3 – Gen Zers are authentic. While their social profiles comprise a mix of curation and reality, an individual’s personal truth plays an important role in creative engagement for this generation. Acutely polished, perfectly arranged photos of decor and food have given way to spontaneous live videos, stream-of-consciousness storytelling, and grainy, old-school photography.
4 – Humor and entertainment are top motivators for gen Z to create and consume on social media, and are harnessed when gen Zers are communicating with friends or sharing content for a greater cause. They’re buoyed by creative freedom in communication and a penchant for efficiency. No meme, emoji, or digital wordplay is deemed inappropriate or unprofessional when it comes to getting the message across, whether it’s a social cause or an inside joke.
5 – Self-expression can take many forms online, but for gen Z, social causes like LGBTQ issues, body positivity, and mental health are increasingly at the core.

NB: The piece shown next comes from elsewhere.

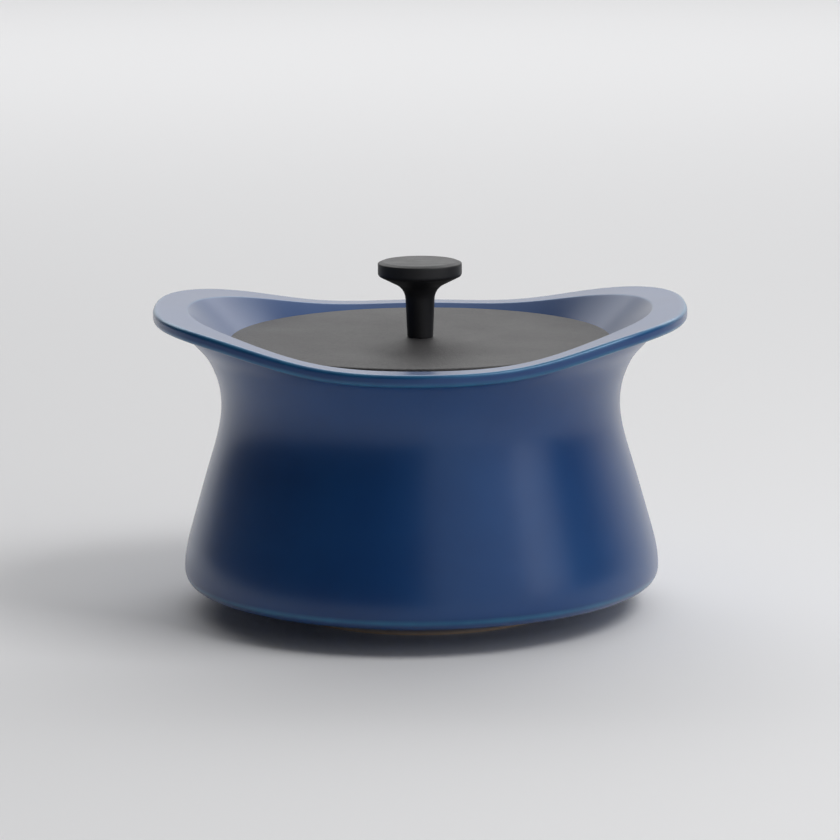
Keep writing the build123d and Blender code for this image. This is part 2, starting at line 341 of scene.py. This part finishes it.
# ---- materials -----------------------------------------------------------------------------
class Nodes:
    """Short names for building one material."""

    def __init__(self, name):
        self.material = bpy.data.materials.new(name)
        self.material.use_nodes = True
        self.tree = self.material.node_tree
        self.shader = self.tree.nodes["Principled BSDF"]
        self.place = self.add("ShaderNodeTexCoord").outputs["Object"]

    def add(self, kind, **settings):
        node = self.tree.nodes.new(kind)
        for key, value in settings.items():
            setattr(node, key, value)
        return node

    def link(self, a, b):
        self.tree.links.new(a, b)

    def noise(self, scale, detail=3.0, roughness=0.5):
        node = self.add("ShaderNodeTexNoise")
        node.inputs["Scale"].default_value = scale
        node.inputs["Detail"].default_value = detail
        node.inputs["Roughness"].default_value = roughness
        self.link(self.place, node.inputs["Vector"])
        return node.outputs["Fac"]

    def spread(self, value, low, high, to_low=0.0, to_high=1.0):
        node = self.add("ShaderNodeMapRange")
        limits = (("From Min", low), ("From Max", high), ("To Min", to_low), ("To Max", to_high))
        for key, number in limits:
            node.inputs[key].default_value = number
        self.link(value, node.inputs["Value"])
        return node.outputs["Result"]

    def mix(self, share, a, b):
        node = self.add("ShaderNodeMix", data_type="RGBA")
        for socket, value in (("Factor", share), ("A", a), ("B", b)):
            wanted = [s for s in node.inputs if s.name == socket and s.enabled][0]
            if isinstance(value, tuple):
                wanted.default_value = (*value, 1.0)
            else:
                self.link(value, wanted)
        return [s for s in node.outputs if s.enabled][0]

    def math(self, operation, a, b):
        node = self.add("ShaderNodeMath", operation=operation)
        for socket, value in zip(node.inputs, (a, b)):
            if isinstance(value, (int, float)):
                socket.default_value = value
            else:
                self.link(value, socket)
        return node.outputs[0]

    def bump(self, height, distance, strength):
        node = self.add("ShaderNodeBump")
        node.inputs["Distance"].default_value = distance
        node.inputs["Strength"].default_value = strength
        self.link(height, node.inputs["Height"])
        self.link(node.outputs["Normal"], self.shader.inputs["Normal"])

    def set(self, **values):
        for key, value in values.items():
            socket = self.shader.inputs[key.replace("_", " ")]
            if isinstance(value, (int, float)):
                socket.default_value = value
            else:
                self.link(value, socket)


def glaze():
    """Navy glaze, teal on the edges where the glaze runs thin and as a painted highlight, bare clay under
    the foot.
    """
    n = Nodes("navy_glaze")
    cloud = n.noise(14.0, 4.0)
    body = n.mix(n.spread(cloud, 0.3, 0.7), (0.002, 0.042, 0.165), (0.004, 0.056, 0.2))
    thin_glaze_and_highlight = n.add("ShaderNodeAttribute", attribute_name="thin_glaze_and_highlight").outputs["Fac"]
    ragged = n.math("MULTIPLY", thin_glaze_and_highlight, n.spread(n.noise(60.0, 3.0), 0.3, 0.7, 0.75, 1.15))
    # teal on the edge rows: partly thinner glaze, partly a painted highlight line along each edge
    edge = n.mix(n.spread(ragged, 0.25, 0.95), body, (0.012, 0.13, 0.27))
    clay = n.mix(n.noise(300.0, 4.0), (0.6, 0.47, 0.35), (0.72, 0.58, 0.45))
    bare = n.add("ShaderNodeAttribute", attribute_name="bare").outputs["Fac"]
    n.set(Base_Color=n.mix(bare, edge, clay))
    glazed = n.math("SUBTRACT", 1.0, bare)
    n.set(Roughness=0.45, Metallic=n.math("MULTIPLY", glazed, 0.28))
    n.set(Specular_IOR_Level=0.2, Coat_Weight=glazed, Coat_Roughness=0.26, Coat_IOR=1.42)
    n.bump(n.noise(45.0, 1.0), 0.00016, 0.5)
    return n.material


def cast_iron():
    n = Nodes("cast_iron_grain")
    grain = n.noise(850.0, 3.0, 0.6)
    patch = n.noise(25.0, 4.0)
    tone = n.mix(n.spread(patch, 0.3, 0.7), (0.034, 0.033, 0.034), (0.046, 0.044, 0.046))
    n.set(Base_Color=n.mix(n.spread(grain, 0.35, 0.65, 0.0, 0.85), tone, (0.016, 0.015, 0.016)))
    n.set(Roughness=n.spread(patch, 0.3, 0.7, 0.5, 0.58), Specular_IOR_Level=0.42)
    n.bump(grain, 0.0005, 0.8)
    return n.material


def black_plastic():
    n = Nodes("black_phenolic")
    fine = n.noise(2500.0, 2.0)
    n.set(Base_Color=n.mix(n.noise(40.0, 3.0), (0.012, 0.012, 0.014), (0.018, 0.018, 0.02)))
    n.set(Roughness=n.spread(n.noise(120.0, 3.0), 0.3, 0.7, 0.42, 0.5), Specular_IOR_Level=0.4)
    n.bump(fine, 0.00008, 0.4)
    return n.material


def metal(name, colour, scratch):
    n = Nodes(name)
    n.set(Base_Color=n.mix(n.noise(200.0, 3.0), tuple(0.85 * c for c in colour), colour), Metallic=1.0)
    n.set(Roughness=n.spread(n.noise(scratch, 3.0), 0.3, 0.7, 0.25, 0.4))
    n.bump(n.noise(scratch, 2.0), 0.00002, 0.5)
    return n.material


def dress(piece, material):
    piece.data.materials.clear()
    piece.data.materials.append(material)


pot = pot_body()
dress(pot, glaze())
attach(pot, "pot")
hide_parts("pot_body")

lid = lid_plate()
dress(lid, cast_iron())
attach(lid, "lid_assembly")
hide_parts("lid")

knob = knob_handle()
dress(knob, black_plastic())
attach(knob, "lid_assembly")
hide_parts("knob")

steel = metal("zinc_steel", (0.62, 0.62, 0.6), 700.0)
for node in ("knob_screw", "flat_washer", "spring_washer"):
    dress(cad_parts[node], steel)
dress(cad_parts["knob_insert"], metal("turned_brass", (0.72, 0.53, 0.25), 900.0))


# ---- stage: floor, lights, sky, camera, in metres ------------------------------------------
def plain(name, colour):
    material = bpy.data.materials.new(name)
    material.use_nodes = True
    shader = material.node_tree.nodes["Principled BSDF"]
    shader.inputs["Base Color"].default_value = (*colour, 1)
    shader.inputs["Roughness"].default_value = 0.9
    shader.inputs["Specular IOR Level"].default_value = 0.1
    return material


def sheet(name, corners, material):
    mesh = bpy.data.meshes.new(name)
    mesh.from_pydata(corners, [], [tuple(range(len(corners)))])
    obj = bpy.data.objects.new(name, mesh)
    bpy.context.scene.collection.objects.link(obj)
    mesh.materials.append(material)


FLOOR_HALF = 8.0
sheet("floor",
      [(x * FLOOR_HALF, y * FLOOR_HALF, 0) for x, y in ((-1, -1), (1, -1), (1, 1), (-1, 1))],
      plain("floor_pale", (0.8, 0.8, 0.81)))


def area_light(name, place, target, size, power):
    data = bpy.data.lights.new(name, "AREA")
    data.shape = "RECTANGLE"
    data.size, data.size_y = size
    data.energy = power
    lamp = bpy.data.objects.new(name, data)
    lamp.location = place
    lamp.rotation_euler = (Vector(target) - Vector(place)).to_track_quat("-Z", "Y").to_euler()
    bpy.context.scene.collection.objects.link(lamp)


area_light("key_right", (1.2, -0.5, 1.75), (0, 0, 0), (1.1, 0.9), 19.0)
area_light("overhead_fill", (0, 0.5, 3.0), (0, 0.5, 0), (4.0, 3.4), 18.0)
area_light("right_box", (1.24, -0.66, 0.6), (0, 0, 0.1), (0.6, 1.1), 2.1)
area_light("front_right_wide", (1.1, -1.65, 0.6), (0, 0, 0.1), (2.4, 1.6), 6.5)
area_light("far_floor", (0.0, 3.7, 2.8), (0.0, 3.5, 0), (7.0, 3.4), 130.0)


def sky(dark, bright):
    """World light by direction: bright behind the pot and a little to the right, dark in front."""
    world = bpy.data.worlds.new("studio")
    bpy.context.scene.world = world
    world.use_nodes = True
    tree = world.node_tree
    place = tree.nodes.new("ShaderNodeTexCoord").outputs["Generated"]
    side = tree.nodes.new("ShaderNodeVectorMath")
    side.operation = "DOT_PRODUCT"
    side.inputs[1].default_value = (0.25, 0.95, 0.1)
    ramp = tree.nodes.new("ShaderNodeMapRange")
    ramp.interpolation_type = "SMOOTHSTEP"
    limits = (("From Min", 0.3), ("From Max", 0.95), ("To Min", dark), ("To Max", bright))
    for key, number in limits:
        ramp.inputs[key].default_value = number
    back = tree.nodes["Background"]
    back.inputs["Color"].default_value = (1, 1, 1, 1)
    tree.links.new(place, side.inputs[0])
    tree.links.new(side.outputs["Value"], ramp.inputs["Value"])
    tree.links.new(ramp.outputs["Result"], back.inputs["Strength"])


sky(0.04, 0.85)

CAMERA_PLACE = (-0.0004, -1.9, 0.456)
CAMERA_PITCH = 0.1861
CAMERA_ROLL = radians(-0.35)
CAMERA_LENS = 157.2
SENSOR_WIDTH = 36.0

camera_data = bpy.data.cameras.new("camera")
camera_data.lens = CAMERA_LENS
camera_data.sensor_width = SENSOR_WIDTH
camera_data.clip_end = 50
camera = bpy.data.objects.new("camera", camera_data)
camera.location = CAMERA_PLACE
look = Euler((pi / 2 - CAMERA_PITCH, 0, 0)).to_matrix() @ Euler((0, 0, CAMERA_ROLL)).to_matrix()
camera.rotation_euler = look.to_euler()
bpy.context.scene.collection.objects.link(camera)
bpy.context.scene.camera = camera
bpy.context.scene.view_settings.view_transform = "Standard"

The internet can be a judgmental place, but gen Zers are unabashedly using their reach to create communities and dialogue around their fluidity. They’re redefining gender identities and breaking beauty norms, going beyond tutorials and selfies to establish more multifaceted personas.
6 – They may be hyper-digital but they’re also mindful of too much social media use. Expressing creativity offline, therefore, is almost as important to them, whether it’s doodling, crafting, making music, or film photography. But most gen Zers post their tangible work online, or even find ways of layering the digital with the analogue, resulting in more fluid creative expression.
7 – Ultimately, more than half of gen Z survey respondents say they find social apps a more creative space than what they experience offline. To this end, the digital landscape offers gen Zers unparalleled access to information and inspiration free of physical boundaries, meaning their output can draw on the creative expression of cultures and communities around the world.